Sin embargo, añade Juan Pablo Jaramillo, “la vida siempre encuentra una manera de darle la vuelta”. Para ahondar en estos procesos, el universitario se ha especializado en genómica de la conservación, es decir, en el uso de herramientas genómicas modernas para entender cómo se adaptan los árboles a contaminantes como el ozono.

¿Cuál ha sido su historia evolutiva desde que aparecieron en México?, pregunta. ¿Qué hacen los oyameles para adaptarse a cambios tan repentinos? Hay que tener en cuenta que estos árboles llegaron de Norteamérica hace cinco millones de años y que han estado expuesto a ozono sólo durante las últimas décadas.

Verónica explica que el primer paso de la investigación ha sido colectar hojas de oyamel con ayuda de los brigadistas. Éstas se colocan en sílica gel para asegurar su integridad y transportarlas con seguridad al Laboratorio de Genética y Ecología del Instituto de Ecología de la UNAM.

“Una vez en el recinto, y bajo condiciones estériles, secamos las muestras y las separamos en tubos; después les ponemos una perlita en cada tubo a fin de triturar la hoja con un equipo que emite distintas vibraciones. Posteriormente, utilizamos un detergente que nos facilita romper la membrana celular para liberar el ADN del núcleo de cada célula. Una vez liberado, lo limpiamos y aislamos con diversos alcoholes hasta obtener el material genético de cada muestra.
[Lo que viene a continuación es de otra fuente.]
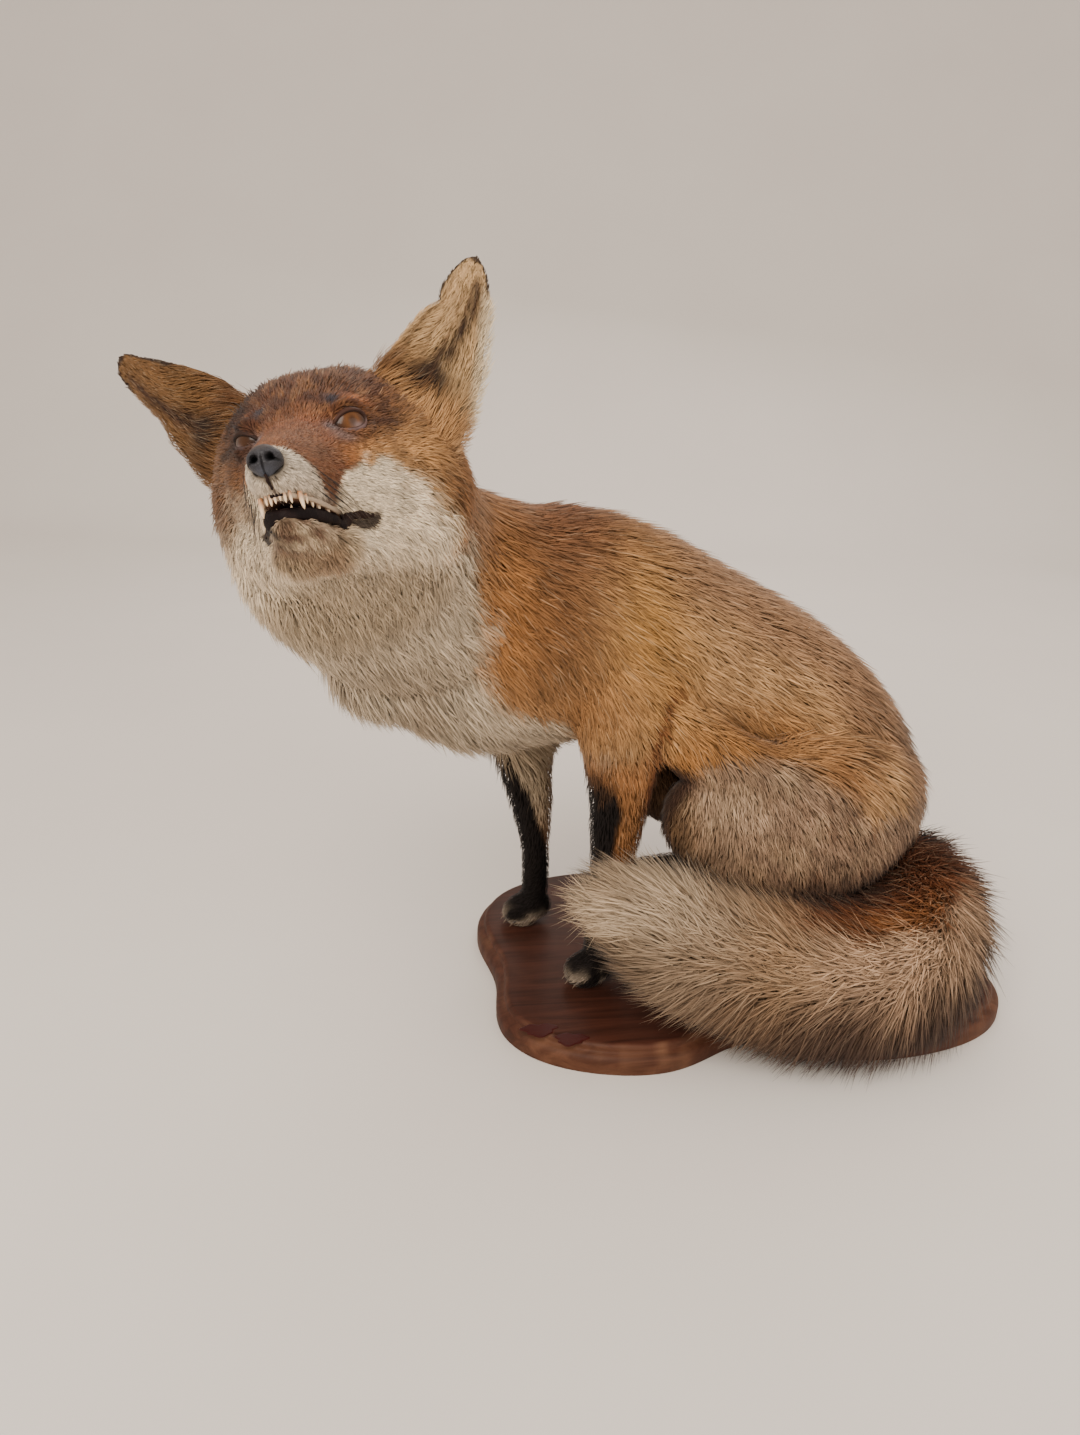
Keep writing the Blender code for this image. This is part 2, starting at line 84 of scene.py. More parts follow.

Debemos cuidar a detalle el proceso para saber si lo hicimos bien”, añade Verónica.

El ADN –prosigue Jaramillo Correa– debe observarse a manera de una línea limpia y brillante. Cuando se logra esto, se envía a un centro de secuenciación –a la University of Wisconsin-Madison, en Estados Unidos, o la Université Laval, en Canadá–, que nos manda de regreso la información genética en forma de 18 mil millones de bases de ADN, pero en pedazos de 200 bases. La idea es colocar esos fragmentos, uno detrás del otro, hasta armar el rompecabezas y tener un borrador del genoma completo; esto implica mucho tiempo de análisis informático. “Sin ese genoma sería más difícil alcanzar las metas que tanto brigadistas como científicos deseamos: tener más oyameles en Santa Rosa Xochiac. Lo ideal es replicar este trabajo en más comunidades de regiones boscosas y promover sinergias entre pobladores, investigadores e instancias del gobierno, pues ello repercutirá en mejores reforestaciones”, concluye el experto.